The two biggest challenges facing any alternative to traditional college that’s aimed at working learners are:
- Will it actually attract students?
- Does the model provide the sort of support lower-income students need to succeed?
Hybrid colleges are explicitly designed to address both issues. And the evolving approach of these 15 nonprofits
is worth watching as more intermediaries try to bridge gaps between education and employment.
Here’s how it has worked so far: Students pay tuition to attend online programs from Western Governors University, Southern New Hampshire University, Colorado State University Global, and others, with a focus on competency-based degrees. The universities share tuition revenue with the hybrid colleges, which provide in-person coaching, career advising, childcare, and other supports.
“It was college meets co-working, for working adults from age 18 to their mid 60s,”
says Hudson Baird
, executive director of PelotonU, a hybrid college he co-founded a decade ago. “It’s a model I miss.”
The Austin-based PelotonU’s approach changed permanently because of the pandemic, say Baird and Sarah Saxton-Frump
, the nonprofit’s co-founder and COO. Previously, PelotonU told students that the magic of the model was the flexibility of competency-based education embedded in a community of peers.
“What we didn’t realize was that requiring attendance at a space, even when that can change each week, is also prohibitive to all sorts of students—those without transportation or who live further away or who have caregiving responsibilities,” the two co-founders say.

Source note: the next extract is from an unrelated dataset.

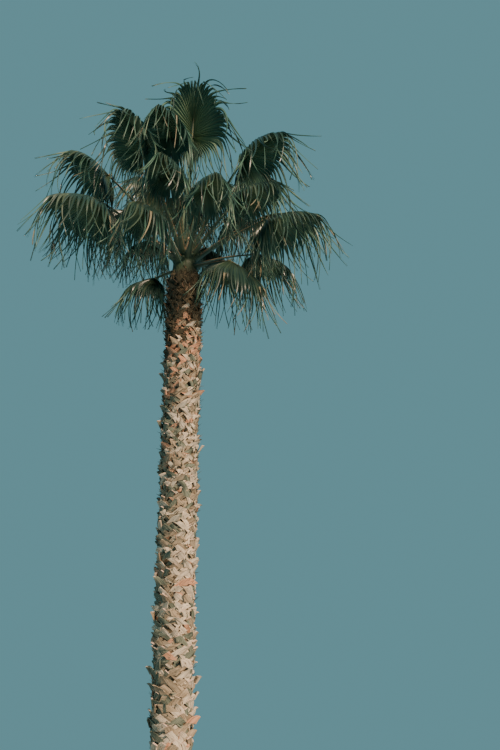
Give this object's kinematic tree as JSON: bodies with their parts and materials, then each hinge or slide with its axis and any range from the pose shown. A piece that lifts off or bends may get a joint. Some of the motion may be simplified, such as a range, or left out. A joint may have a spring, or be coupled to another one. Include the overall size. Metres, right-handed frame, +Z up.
{
  "type": "fan palm tree",
  "caption": "Single-trunked fan palm: tall straight trunk clad in criss-cross cut leaf bases, under a round crown of long-stalked drooping fan leaves.",
  "frame": {"origin": "middle of the flat cut under the trunk, at ground level", "axes": "+Z up along the trunk, -Y towards the side that the picture shows, +X to the picture's right"},
  "size_m": [3.8243, 3.5968, 10.723],
  "materials": {
    "bark": "weathered tan cut leaf bases over grey-brown bark",
    "stalk": "smooth green leaf stalk, slightly glossy",
    "leaf": "dark green leathery leaf, satin"
  },
  "bodies": {
    "root": {"trunk": "bark", "spear": "leaf", "stalk_01": "stalk", "stalk_02": "stalk", "stalk_03": "stalk", "stalk_04": "stalk", "stalk_05": "stalk", "stalk_06": "stalk", "stalk_07": "stalk", "stalk_08": "stalk", "stalk_09": "stalk", "stalk_10": "stalk", "stalk_11": "stalk", "stalk_12": "stalk", "stalk_13": "stalk", "stalk_14": "stalk", "stalk_15": "stalk", "stalk_16": "stalk", "stalk_17": "stalk", "stalk_18": "stalk", "stalk_19": "stalk", "stalk_20": "stalk", "stalk_21": "stalk", "stalk_22": "stalk", "stalk_23": "stalk", "stalk_24": "stalk", "fan_01": "leaf", "fan_02": "leaf", "fan_03": "leaf", "fan_04": "leaf", "fan_05": "leaf", "fan_06": "leaf", "fan_07": "leaf", "fan_08": "leaf", "fan_09": "leaf", "fan_10": "leaf", "fan_11": "leaf", "fan_12": "leaf", "fan_13": "leaf", "fan_14": "leaf", "fan_15": "leaf", "fan_16": "leaf", "fan_17": "leaf", "fan_18": "leaf", "fan_19": "leaf", "fan_20": "leaf", "fan_21": "leaf", "fan_22": "leaf", "fan_23": "leaf", "fan_24": "leaf"}
  },
  "joints": []
}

Besides realizing that PelotonU needed to offer more flexibility, the nonprofit also has acknowledged that students mostly come to the campus to meet with their coach, not to study. So it changed course:
“The pandemic forced a migration to fully virtual support, and we found that the trusted coaching relationship was the key ingredient—not community. We still believe in, and operate, a physical location (that’s now more like a drop-in library) and are also learning that a fully virtual model can serve students in more places while creating a trusted relationship between coach and student.”
View from Colorado:
AdvanceEDU also has experienced shifts during the last couple years, says Lauren Trent
, CEO of the Denver-based campus, which has a goal of enrolling 10K students over a decade.
For one thing, Trent says the field is moving away from the term “hybrid college” to better describe what they do, which doesn’t include issuing degrees. While Trent and others in the Hybrid College Network
haven’t landed on new nomenclature yet, she refers to AdvanceEDU as a hybrid college support organization.
The pandemic amplified the variable pacing needs of its students, who often have unpredictable shift work and family care obligations.
“Many of our students are being asked to work more hours,” Trent says. “So many in our community have been impacted by illness and mental health challenges.”
Students who come to AdvanceEDU increasingly are interested in certificate programs, including in tech, which can help them get a foothold in the labor market while working toward a degree. Trent expects this trend to continue.
Likewise, work-based learning is core to the model. Students typically are working, but often not in jobs that match up with their career aspirations.
“We help them do some deep exploration of their strengths, values, life goals, and the local labor market so that they get momentum in a particular career direction,” says Trent. Then AdvanceEDU helps students land a paid role—either a full-time one or a cooperative education
–style part-time gig with more wiggle room for their studies.
Flexibility is part of why competency-based education is AdvanceEDU’s preferred format. And the degree programs it supports—in business, healthcare leadership, technology, and education—are relatively affordable
. Tuition and fees for the SNHU degree path, for example, are $6,495 per year. That amount covers coaching, the co-working space, and career help.
Personalized support offered locally is a winning formula, says Charla Long
, president of the Competency-Based Education Network.
“We are interested in seeing how other communities will embrace the hybrid college model as a vehicle for addressing learner, workforce, and community needs,“ Long says. "This question remains: Will local colleges and universities respond to the need for these novel approaches, by increasing flexibility in time- and place-bound traditional programs?”
PelotonU offers a free six-week trial period for students to give online competency-based education a whirl before they choose whether to enroll at SNHU or WGU. Tuition and fees for the program top out at $6,300 per year. Each week, students meet with their coach—a veteran educator who is assigned to fewer than 50 students. Coaches are focused on more than academics and offer social, emotional, and logistical support.
“It’s the holistic relationship with a person who knows their story and cares about their goals that makes graduation possible,” say Saxton-Frump and Baird.
Human coaching tops automated services on certain key supports, in part by helping students feel like part of a community, says Dan Gusz
, CEO of Lloyd
, which works with hybrid colleges on career coaching.
“I view what hybrid colleges are doing as bringing the quad feel—and the people you see on the quad—to the cost, scalability, and accessibility benefits of an online degree,” he says.
On average, PelotonU students earn their first credential within 1.3 years. More than 40 percent graduate without debt. Those who do take out loans have a median debt of roughly $5K.
It’s not clear what sort of scale and per-student price points will be possible for PelotonU as the pandemic subsides, say Baird and Saxton-Frump. “We are confident it is less expensive to grow than existing brick-and-mortar models, especially for the populations we serve.”